WORK INSTRUCTIONS = Look in the material below for the line with "doc.recompute()" and the line with "cad_parts[node].hide_render = cad_parts[node].hide_viewport", then set down exactly those two lines and all lines between, nothing more.

--- --- ---

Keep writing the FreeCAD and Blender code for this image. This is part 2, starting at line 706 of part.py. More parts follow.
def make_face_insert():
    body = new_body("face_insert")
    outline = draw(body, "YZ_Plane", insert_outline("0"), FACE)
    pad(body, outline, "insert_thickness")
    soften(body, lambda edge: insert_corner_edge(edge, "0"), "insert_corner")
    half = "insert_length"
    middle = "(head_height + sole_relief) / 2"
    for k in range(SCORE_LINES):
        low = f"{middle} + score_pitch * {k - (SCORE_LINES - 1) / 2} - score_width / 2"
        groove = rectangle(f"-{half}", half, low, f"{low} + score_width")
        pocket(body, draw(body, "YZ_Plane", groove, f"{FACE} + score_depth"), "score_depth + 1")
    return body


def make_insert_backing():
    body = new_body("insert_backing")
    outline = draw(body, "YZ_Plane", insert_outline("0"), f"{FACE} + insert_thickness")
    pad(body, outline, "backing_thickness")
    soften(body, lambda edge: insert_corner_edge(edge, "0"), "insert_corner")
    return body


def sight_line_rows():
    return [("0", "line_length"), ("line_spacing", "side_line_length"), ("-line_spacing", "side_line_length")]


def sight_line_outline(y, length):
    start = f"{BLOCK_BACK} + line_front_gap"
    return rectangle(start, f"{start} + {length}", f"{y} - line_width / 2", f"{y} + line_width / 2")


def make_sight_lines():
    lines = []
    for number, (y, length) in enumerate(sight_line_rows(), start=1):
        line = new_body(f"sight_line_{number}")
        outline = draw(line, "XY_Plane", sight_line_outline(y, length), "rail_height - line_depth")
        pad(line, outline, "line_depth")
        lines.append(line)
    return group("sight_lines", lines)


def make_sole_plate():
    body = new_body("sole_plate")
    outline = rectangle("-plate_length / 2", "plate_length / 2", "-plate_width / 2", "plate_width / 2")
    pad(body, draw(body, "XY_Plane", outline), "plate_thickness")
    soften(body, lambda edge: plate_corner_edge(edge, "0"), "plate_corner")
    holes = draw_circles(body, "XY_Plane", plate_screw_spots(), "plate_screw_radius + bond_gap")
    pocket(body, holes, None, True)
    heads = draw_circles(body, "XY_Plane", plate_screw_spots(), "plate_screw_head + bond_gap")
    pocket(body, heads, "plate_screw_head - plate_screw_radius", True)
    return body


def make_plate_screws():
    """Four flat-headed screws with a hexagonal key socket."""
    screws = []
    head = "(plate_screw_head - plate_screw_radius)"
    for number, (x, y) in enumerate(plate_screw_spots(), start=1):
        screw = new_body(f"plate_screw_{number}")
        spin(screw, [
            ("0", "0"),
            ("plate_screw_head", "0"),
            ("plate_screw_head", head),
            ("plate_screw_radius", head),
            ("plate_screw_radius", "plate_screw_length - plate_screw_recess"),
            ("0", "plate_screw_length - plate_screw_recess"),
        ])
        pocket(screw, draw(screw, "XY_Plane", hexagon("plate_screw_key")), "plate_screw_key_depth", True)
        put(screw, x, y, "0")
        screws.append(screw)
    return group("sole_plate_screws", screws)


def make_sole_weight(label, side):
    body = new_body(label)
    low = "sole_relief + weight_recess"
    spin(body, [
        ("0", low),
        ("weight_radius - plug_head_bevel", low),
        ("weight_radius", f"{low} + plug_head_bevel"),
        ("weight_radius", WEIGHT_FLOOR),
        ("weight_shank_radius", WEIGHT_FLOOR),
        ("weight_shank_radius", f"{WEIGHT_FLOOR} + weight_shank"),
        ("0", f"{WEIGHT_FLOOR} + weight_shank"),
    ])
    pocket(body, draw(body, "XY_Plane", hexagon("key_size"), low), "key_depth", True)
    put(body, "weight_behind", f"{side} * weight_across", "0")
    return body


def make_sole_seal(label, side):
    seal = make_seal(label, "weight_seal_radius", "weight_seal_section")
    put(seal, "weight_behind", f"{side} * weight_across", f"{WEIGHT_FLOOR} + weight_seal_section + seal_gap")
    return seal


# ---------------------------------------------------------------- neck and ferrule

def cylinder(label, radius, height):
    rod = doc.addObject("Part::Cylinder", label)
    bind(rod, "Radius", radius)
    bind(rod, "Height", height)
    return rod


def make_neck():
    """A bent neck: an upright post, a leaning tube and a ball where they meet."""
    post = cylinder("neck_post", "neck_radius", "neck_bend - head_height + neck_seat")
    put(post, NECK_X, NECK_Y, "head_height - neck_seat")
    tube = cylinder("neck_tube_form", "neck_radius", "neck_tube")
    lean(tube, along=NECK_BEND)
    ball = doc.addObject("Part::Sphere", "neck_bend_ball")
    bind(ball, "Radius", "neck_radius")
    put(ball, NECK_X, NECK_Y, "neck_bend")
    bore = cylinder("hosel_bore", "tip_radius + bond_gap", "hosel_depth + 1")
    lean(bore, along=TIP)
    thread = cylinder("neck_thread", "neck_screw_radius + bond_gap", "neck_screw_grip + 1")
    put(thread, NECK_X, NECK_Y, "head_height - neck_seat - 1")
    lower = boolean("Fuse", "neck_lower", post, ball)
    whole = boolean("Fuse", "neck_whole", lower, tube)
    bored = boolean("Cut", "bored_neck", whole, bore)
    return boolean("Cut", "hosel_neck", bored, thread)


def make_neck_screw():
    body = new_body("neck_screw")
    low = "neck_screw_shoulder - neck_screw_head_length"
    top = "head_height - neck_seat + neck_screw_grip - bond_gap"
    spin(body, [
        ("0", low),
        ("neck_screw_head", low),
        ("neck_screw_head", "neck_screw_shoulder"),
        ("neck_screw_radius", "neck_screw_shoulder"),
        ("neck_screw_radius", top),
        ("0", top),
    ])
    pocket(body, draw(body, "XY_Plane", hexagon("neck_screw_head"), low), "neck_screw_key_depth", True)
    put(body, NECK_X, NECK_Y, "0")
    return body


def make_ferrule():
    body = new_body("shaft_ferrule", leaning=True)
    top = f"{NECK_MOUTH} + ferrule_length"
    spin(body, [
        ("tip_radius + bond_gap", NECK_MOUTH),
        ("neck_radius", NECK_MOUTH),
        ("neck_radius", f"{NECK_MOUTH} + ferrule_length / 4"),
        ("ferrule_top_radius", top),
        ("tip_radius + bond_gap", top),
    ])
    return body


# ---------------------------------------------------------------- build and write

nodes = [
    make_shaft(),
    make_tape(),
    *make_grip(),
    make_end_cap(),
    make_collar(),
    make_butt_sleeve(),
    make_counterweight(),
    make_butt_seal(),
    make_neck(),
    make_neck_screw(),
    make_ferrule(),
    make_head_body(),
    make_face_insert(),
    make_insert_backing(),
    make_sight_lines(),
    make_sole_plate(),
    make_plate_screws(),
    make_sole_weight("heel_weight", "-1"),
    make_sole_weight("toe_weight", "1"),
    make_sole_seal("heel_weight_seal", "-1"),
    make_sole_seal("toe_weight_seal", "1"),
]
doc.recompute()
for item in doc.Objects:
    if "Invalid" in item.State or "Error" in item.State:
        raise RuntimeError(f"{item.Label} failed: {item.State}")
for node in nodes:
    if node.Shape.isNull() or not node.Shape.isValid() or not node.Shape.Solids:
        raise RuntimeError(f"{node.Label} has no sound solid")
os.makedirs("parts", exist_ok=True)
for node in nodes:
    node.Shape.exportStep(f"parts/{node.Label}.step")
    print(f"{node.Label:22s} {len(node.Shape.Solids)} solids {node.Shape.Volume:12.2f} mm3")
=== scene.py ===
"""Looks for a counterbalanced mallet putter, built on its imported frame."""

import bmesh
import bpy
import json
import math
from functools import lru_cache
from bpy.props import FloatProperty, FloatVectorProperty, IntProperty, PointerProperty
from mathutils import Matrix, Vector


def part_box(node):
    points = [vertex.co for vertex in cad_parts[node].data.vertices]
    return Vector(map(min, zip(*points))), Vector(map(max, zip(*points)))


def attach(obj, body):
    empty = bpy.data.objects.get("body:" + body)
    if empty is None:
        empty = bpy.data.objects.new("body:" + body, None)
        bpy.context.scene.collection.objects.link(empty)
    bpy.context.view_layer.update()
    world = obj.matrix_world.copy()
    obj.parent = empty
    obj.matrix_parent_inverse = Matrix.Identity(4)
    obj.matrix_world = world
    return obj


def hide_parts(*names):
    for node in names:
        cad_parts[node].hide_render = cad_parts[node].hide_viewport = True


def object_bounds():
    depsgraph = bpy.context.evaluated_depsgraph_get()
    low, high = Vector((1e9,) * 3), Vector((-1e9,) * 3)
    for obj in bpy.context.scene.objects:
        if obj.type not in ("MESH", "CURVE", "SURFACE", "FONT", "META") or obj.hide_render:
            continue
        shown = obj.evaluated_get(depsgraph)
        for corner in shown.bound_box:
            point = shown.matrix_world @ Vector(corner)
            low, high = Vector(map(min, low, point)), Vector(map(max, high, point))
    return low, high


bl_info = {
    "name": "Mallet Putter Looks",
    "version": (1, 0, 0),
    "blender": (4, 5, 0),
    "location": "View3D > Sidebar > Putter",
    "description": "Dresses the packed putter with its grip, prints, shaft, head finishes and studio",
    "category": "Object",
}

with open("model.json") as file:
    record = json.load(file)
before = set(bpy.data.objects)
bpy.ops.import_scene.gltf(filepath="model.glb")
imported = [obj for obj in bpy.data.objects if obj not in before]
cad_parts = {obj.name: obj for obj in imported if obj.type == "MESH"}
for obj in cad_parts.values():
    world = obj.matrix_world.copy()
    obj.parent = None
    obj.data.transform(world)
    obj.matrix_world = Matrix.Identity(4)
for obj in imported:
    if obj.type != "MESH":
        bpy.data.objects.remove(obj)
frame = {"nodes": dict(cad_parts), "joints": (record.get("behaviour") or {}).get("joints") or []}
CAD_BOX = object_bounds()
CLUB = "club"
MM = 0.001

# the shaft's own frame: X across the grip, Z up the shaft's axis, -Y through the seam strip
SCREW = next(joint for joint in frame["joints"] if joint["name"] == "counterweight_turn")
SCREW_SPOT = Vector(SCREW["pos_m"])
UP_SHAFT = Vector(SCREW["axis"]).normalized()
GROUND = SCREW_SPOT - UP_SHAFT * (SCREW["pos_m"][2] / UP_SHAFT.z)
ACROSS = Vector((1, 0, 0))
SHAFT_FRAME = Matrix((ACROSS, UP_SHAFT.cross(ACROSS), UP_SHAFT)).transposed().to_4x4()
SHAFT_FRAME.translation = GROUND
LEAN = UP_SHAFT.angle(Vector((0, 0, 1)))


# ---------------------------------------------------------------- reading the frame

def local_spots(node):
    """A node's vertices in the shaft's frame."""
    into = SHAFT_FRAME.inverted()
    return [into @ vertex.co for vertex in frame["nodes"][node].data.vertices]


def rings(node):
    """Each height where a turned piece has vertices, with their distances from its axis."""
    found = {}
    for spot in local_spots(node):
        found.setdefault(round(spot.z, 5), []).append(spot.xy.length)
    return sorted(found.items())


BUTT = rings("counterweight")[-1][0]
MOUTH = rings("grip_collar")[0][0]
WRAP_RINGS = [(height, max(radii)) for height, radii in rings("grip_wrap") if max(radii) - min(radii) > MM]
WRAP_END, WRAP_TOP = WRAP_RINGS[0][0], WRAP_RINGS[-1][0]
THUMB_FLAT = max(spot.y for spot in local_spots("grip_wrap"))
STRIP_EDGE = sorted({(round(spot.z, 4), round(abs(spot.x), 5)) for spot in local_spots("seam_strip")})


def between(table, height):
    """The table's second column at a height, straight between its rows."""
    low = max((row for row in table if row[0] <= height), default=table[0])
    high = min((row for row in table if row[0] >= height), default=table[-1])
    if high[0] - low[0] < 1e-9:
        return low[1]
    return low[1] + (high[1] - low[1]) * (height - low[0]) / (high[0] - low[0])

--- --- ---

COMPLETED TASK =
doc.recompute()
for item in doc.Objects:
    if "Invalid" in item.State or "Error" in item.State:
        raise RuntimeError(f"{item.Label} failed: {item.State}")
for node in nodes:
    if node.Shape.isNull() or not node.Shape.isValid() or not node.Shape.Solids:
        raise RuntimeError(f"{node.Label} has no sound solid")
os.makedirs("parts", exist_ok=True)
for node in nodes:
    node.Shape.exportStep(f"parts/{node.Label}.step")
    print(f"{node.Label:22s} {len(node.Shape.Solids)} solids {node.Shape.Volume:12.2f} mm3")
=== scene.py ===
"""Looks for a counterbalanced mallet putter, built on its imported frame."""

import bmesh
import bpy
import json
import math
from functools import lru_cache
from bpy.props import FloatProperty, FloatVectorProperty, IntProperty, PointerProperty
from mathutils import Matrix, Vector


def part_box(node):
    points = [vertex.co for vertex in cad_parts[node].data.vertices]
    return Vector(map(min, zip(*points))), Vector(map(max, zip(*points)))


def attach(obj, body):
    empty = bpy.data.objects.get("body:" + body)
    if empty is None:
        empty = bpy.data.objects.new("body:" + body, None)
        bpy.context.scene.collection.objects.link(empty)
    bpy.context.view_layer.update()
    world = obj.matrix_world.copy()
    obj.parent = empty
    obj.matrix_parent_inverse = Matrix.Identity(4)
    obj.matrix_world = world
    return obj


def hide_parts(*names):
    for node in names:
        cad_parts[node].hide_render = cad_parts[node].hide_viewport = True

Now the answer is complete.